→ **REQUIREMENTS**: Set down, please, exactly the lines below that run from the line with "put(group, 'spring_hanger', springHanger(), zincSteel());" to the line with "bpy.context.scene.collection.objects.link(empty)", both lines included.

→ **DATA FOR THIS TASK**:
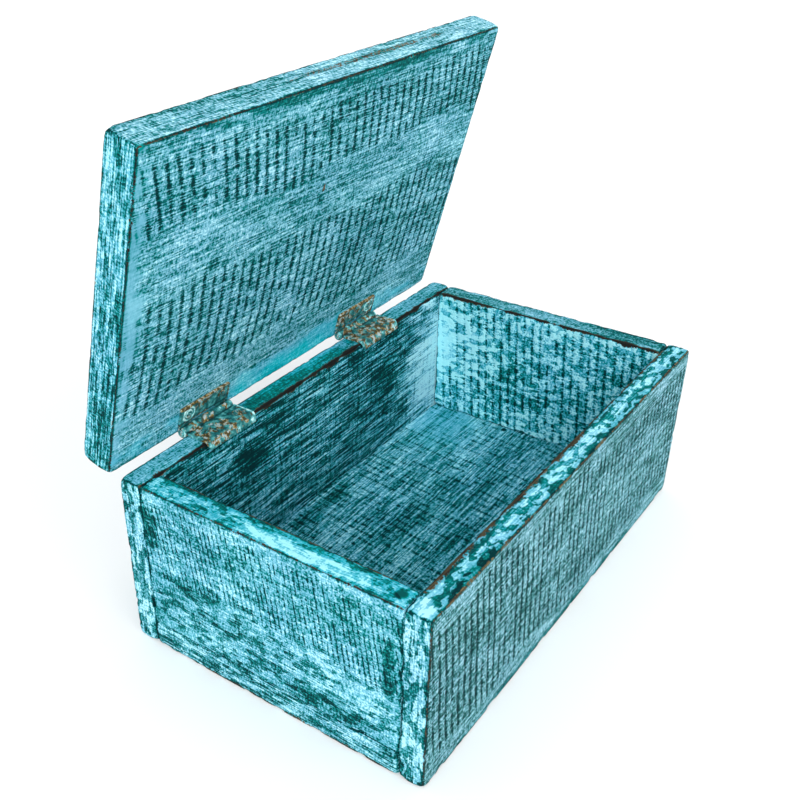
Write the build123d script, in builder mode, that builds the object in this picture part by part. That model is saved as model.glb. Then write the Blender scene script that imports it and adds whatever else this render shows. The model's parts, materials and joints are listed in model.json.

* * *

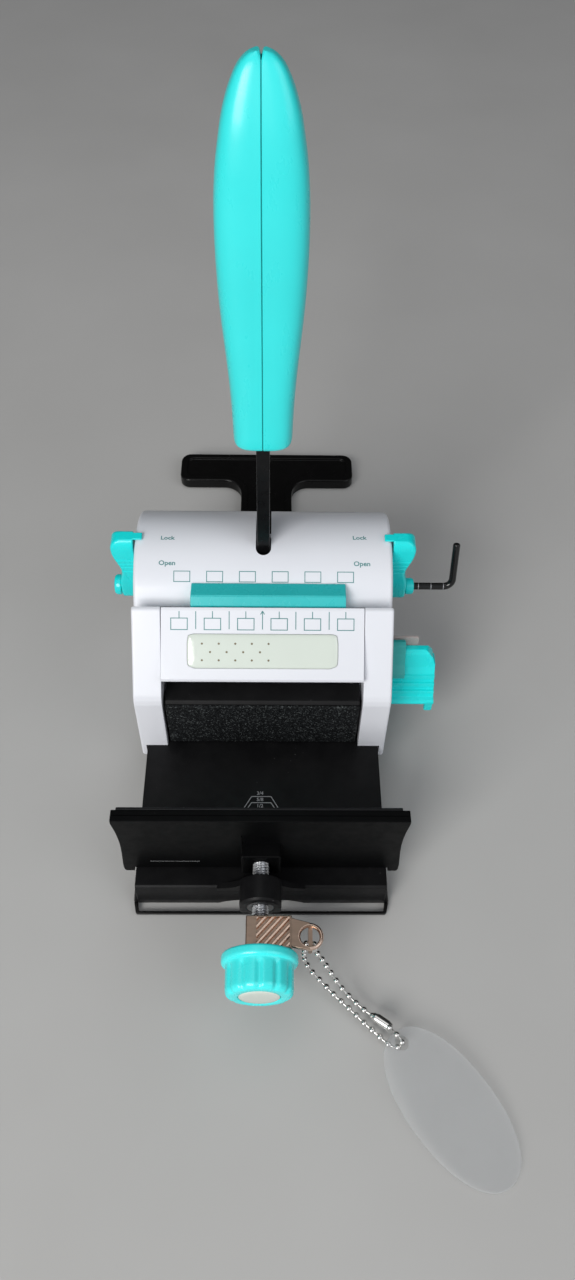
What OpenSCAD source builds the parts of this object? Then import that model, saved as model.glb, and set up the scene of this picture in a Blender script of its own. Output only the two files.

...

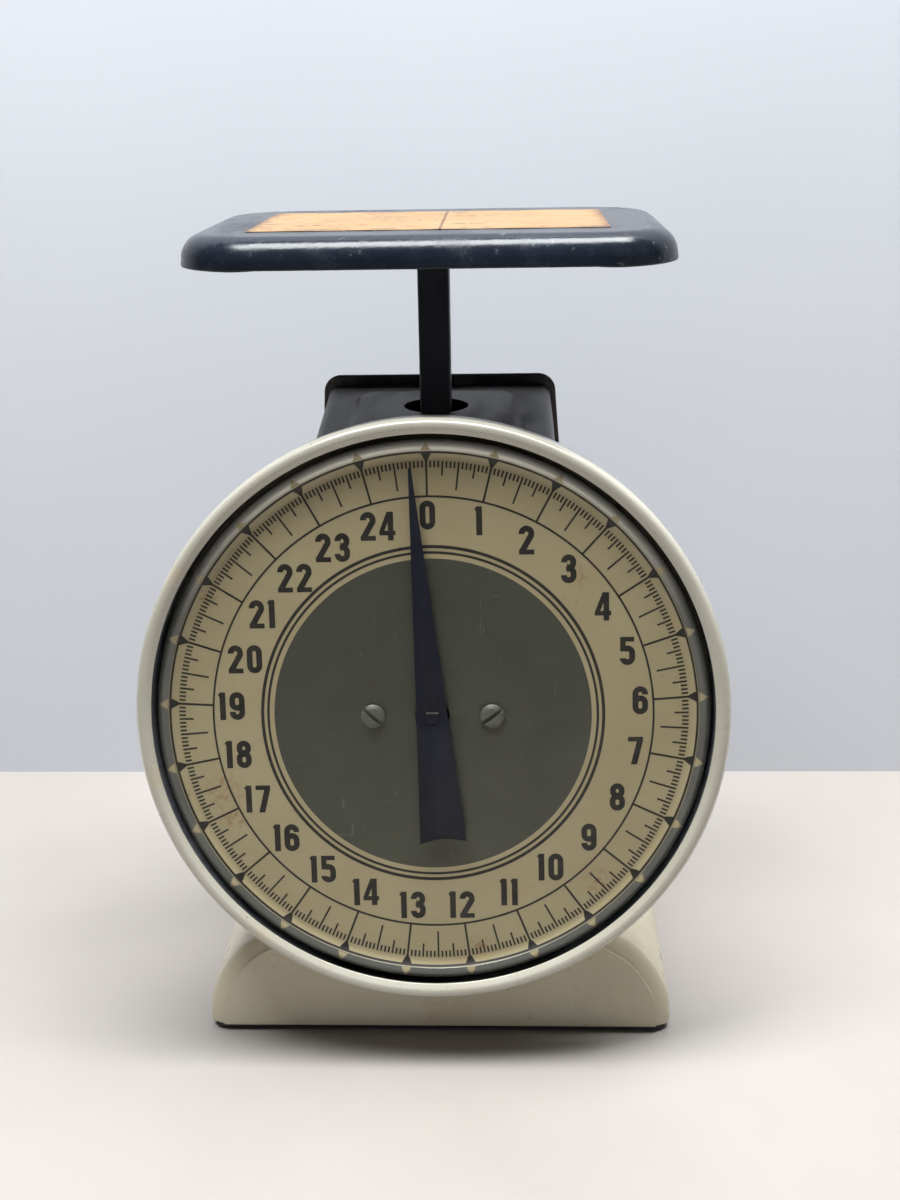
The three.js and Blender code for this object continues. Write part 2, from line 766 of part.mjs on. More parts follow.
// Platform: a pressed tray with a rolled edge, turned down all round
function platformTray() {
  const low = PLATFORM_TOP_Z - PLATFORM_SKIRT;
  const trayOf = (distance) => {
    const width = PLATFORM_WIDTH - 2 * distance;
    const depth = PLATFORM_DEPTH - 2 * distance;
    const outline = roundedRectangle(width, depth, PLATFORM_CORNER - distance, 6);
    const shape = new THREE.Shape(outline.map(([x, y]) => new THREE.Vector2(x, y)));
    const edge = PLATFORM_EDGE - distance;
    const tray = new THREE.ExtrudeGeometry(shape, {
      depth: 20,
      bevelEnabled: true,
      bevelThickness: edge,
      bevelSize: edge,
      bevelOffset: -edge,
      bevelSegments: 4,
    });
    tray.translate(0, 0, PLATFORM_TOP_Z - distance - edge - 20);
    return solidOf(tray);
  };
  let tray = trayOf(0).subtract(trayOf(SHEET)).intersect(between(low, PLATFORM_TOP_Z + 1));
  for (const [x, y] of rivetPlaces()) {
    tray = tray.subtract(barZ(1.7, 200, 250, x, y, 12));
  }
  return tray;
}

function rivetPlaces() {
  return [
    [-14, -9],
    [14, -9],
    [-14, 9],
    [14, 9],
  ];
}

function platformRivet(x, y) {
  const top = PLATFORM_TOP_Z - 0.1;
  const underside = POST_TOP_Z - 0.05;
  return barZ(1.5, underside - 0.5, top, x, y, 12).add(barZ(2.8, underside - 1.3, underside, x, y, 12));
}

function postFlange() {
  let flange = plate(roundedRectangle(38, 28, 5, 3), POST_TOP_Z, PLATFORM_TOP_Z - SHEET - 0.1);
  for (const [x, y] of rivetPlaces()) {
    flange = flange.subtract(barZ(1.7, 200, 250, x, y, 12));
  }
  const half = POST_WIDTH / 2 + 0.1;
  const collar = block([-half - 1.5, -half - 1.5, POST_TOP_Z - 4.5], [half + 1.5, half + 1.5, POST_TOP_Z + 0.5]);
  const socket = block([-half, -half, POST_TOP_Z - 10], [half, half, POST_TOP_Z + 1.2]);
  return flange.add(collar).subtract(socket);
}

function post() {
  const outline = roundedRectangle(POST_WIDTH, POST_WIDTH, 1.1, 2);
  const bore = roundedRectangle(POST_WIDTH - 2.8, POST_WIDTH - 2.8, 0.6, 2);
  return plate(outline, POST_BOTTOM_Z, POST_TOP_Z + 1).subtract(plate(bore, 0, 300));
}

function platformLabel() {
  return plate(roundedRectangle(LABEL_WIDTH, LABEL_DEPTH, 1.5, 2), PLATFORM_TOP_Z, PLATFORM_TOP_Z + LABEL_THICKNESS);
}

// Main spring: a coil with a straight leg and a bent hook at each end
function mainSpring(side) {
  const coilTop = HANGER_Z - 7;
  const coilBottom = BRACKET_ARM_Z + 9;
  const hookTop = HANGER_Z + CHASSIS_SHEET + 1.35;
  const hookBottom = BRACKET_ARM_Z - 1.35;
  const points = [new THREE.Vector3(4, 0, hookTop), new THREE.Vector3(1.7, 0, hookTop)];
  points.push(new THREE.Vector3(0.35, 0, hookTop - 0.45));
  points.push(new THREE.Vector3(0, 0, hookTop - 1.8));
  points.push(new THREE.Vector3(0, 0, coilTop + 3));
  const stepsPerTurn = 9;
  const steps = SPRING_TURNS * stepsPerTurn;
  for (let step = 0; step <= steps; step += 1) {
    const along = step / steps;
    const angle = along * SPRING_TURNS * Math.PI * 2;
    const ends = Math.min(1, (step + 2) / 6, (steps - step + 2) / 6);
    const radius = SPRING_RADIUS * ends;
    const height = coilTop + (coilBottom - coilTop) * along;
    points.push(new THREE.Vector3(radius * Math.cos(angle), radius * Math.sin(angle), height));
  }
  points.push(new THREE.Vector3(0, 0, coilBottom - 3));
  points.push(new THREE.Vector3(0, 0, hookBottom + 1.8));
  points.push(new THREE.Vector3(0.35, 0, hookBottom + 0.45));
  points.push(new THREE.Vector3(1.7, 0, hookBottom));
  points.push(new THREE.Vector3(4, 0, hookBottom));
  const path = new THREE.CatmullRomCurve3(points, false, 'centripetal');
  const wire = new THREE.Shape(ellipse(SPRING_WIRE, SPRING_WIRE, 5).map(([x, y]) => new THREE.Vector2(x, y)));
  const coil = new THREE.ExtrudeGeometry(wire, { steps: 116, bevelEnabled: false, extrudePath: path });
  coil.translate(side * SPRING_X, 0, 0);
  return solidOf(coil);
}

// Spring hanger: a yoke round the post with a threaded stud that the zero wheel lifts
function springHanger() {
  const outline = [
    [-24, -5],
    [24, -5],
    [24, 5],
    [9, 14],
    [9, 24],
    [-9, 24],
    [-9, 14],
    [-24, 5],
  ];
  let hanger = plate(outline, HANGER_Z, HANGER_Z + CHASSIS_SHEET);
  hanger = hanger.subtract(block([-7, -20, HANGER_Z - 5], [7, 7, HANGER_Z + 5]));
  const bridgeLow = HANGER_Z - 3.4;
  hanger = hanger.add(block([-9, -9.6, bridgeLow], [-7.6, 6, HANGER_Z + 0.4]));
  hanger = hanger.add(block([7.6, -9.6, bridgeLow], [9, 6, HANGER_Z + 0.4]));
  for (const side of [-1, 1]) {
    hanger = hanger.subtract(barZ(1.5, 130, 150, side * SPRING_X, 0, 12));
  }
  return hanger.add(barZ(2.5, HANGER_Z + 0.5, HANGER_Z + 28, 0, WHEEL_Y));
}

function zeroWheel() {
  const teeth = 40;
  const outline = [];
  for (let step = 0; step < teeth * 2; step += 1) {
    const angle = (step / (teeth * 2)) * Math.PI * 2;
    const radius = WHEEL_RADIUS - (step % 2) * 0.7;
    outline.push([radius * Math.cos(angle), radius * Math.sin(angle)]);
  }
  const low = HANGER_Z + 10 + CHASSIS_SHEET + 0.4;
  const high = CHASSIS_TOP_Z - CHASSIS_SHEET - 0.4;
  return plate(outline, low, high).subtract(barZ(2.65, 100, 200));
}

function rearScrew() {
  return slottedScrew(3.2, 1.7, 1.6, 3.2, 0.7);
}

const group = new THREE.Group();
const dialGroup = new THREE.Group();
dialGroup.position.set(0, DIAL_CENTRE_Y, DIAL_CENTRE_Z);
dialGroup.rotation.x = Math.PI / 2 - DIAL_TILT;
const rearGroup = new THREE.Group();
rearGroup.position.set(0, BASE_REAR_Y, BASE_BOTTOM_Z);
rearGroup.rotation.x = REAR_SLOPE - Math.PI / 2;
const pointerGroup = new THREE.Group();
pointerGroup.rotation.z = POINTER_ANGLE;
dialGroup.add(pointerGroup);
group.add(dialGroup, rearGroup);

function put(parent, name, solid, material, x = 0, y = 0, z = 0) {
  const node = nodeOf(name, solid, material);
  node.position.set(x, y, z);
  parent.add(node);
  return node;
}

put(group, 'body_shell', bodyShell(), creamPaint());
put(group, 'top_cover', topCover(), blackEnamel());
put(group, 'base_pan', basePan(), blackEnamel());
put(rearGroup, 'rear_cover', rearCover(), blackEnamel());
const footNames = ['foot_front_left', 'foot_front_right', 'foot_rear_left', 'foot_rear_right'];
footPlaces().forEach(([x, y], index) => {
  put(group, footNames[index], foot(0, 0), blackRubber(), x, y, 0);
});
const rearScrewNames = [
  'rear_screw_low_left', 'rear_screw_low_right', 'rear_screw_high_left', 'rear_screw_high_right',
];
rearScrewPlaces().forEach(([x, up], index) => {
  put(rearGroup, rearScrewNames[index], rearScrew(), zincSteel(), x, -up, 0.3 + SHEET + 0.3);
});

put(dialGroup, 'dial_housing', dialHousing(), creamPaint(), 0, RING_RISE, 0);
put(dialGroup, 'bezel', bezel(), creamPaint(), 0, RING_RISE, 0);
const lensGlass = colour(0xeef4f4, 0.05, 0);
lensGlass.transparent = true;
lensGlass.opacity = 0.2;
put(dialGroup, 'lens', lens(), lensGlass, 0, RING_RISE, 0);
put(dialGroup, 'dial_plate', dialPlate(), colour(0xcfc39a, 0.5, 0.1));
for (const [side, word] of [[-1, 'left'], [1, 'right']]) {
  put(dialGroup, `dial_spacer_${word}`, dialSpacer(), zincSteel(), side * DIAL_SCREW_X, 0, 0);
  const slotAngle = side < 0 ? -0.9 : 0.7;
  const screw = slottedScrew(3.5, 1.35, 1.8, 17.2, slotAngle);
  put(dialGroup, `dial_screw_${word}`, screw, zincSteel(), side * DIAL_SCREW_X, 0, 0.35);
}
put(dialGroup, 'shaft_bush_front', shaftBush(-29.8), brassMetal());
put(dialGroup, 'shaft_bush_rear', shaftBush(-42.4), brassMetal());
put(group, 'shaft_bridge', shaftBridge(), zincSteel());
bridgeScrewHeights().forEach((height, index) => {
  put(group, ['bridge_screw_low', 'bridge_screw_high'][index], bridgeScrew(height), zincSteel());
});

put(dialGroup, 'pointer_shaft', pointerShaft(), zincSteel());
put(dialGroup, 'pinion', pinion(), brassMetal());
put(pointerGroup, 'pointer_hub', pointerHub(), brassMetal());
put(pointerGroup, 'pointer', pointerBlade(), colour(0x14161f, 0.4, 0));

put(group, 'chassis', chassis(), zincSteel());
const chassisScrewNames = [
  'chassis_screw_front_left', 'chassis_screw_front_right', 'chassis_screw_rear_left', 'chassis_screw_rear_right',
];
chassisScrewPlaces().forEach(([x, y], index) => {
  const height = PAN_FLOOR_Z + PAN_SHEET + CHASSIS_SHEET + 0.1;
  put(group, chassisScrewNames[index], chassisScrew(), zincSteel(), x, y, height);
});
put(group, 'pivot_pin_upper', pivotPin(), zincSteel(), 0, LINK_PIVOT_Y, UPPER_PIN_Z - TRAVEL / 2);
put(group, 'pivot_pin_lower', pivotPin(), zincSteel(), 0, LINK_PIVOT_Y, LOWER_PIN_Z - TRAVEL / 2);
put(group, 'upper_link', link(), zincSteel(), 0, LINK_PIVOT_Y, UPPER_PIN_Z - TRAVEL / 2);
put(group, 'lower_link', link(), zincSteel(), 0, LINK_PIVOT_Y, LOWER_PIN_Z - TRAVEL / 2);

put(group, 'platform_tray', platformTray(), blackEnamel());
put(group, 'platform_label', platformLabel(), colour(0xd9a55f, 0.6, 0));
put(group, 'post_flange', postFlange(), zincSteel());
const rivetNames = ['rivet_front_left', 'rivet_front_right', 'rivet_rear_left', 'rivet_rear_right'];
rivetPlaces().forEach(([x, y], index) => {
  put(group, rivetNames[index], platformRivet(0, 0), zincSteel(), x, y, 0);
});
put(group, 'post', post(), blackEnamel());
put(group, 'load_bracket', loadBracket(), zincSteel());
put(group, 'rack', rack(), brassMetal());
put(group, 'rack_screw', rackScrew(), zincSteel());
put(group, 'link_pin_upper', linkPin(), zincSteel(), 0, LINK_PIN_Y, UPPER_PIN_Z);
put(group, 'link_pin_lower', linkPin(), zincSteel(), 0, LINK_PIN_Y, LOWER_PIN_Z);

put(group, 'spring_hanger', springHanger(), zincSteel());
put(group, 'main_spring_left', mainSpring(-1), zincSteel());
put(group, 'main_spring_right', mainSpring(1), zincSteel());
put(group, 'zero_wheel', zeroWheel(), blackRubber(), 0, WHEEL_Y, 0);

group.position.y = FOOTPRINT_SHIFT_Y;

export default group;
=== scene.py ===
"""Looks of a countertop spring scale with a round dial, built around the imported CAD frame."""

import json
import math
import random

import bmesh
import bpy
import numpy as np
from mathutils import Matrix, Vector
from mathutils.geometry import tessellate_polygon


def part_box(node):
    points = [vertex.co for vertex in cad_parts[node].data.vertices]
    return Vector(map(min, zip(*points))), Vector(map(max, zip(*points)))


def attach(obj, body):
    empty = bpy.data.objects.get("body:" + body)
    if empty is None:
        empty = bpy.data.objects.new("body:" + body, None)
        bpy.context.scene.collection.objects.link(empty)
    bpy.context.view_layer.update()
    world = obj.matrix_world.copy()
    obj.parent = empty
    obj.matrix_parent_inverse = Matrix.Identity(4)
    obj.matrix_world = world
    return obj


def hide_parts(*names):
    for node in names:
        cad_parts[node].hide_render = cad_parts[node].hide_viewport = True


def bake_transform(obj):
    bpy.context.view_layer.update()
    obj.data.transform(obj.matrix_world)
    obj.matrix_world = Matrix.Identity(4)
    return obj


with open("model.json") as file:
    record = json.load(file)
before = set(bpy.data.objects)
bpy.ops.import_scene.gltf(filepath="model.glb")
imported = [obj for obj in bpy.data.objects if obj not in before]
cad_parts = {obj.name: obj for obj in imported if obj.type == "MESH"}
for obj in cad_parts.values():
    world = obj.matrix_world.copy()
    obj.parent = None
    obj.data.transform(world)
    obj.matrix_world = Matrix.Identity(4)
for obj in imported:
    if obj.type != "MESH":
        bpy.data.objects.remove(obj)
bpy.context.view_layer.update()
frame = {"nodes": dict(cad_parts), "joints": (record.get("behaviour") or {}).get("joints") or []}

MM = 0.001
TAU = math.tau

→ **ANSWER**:
put(group, 'spring_hanger', springHanger(), zincSteel());
put(group, 'main_spring_left', mainSpring(-1), zincSteel());
put(group, 'main_spring_right', mainSpring(1), zincSteel());
put(group, 'zero_wheel', zeroWheel(), blackRubber(), 0, WHEEL_Y, 0);

group.position.y = FOOTPRINT_SHIFT_Y;

export default group;
=== scene.py ===
"""Looks of a countertop spring scale with a round dial, built around the imported CAD frame."""

import json
import math
import random

import bmesh
import bpy
import numpy as np
from mathutils import Matrix, Vector
from mathutils.geometry import tessellate_polygon


def part_box(node):
    points = [vertex.co for vertex in cad_parts[node].data.vertices]
    return Vector(map(min, zip(*points))), Vector(map(max, zip(*points)))


def attach(obj, body):
    empty = bpy.data.objects.get("body:" + body)
    if empty is None:
        empty = bpy.data.objects.new("body:" + body, None)
        bpy.context.scene.collection.objects.link(empty)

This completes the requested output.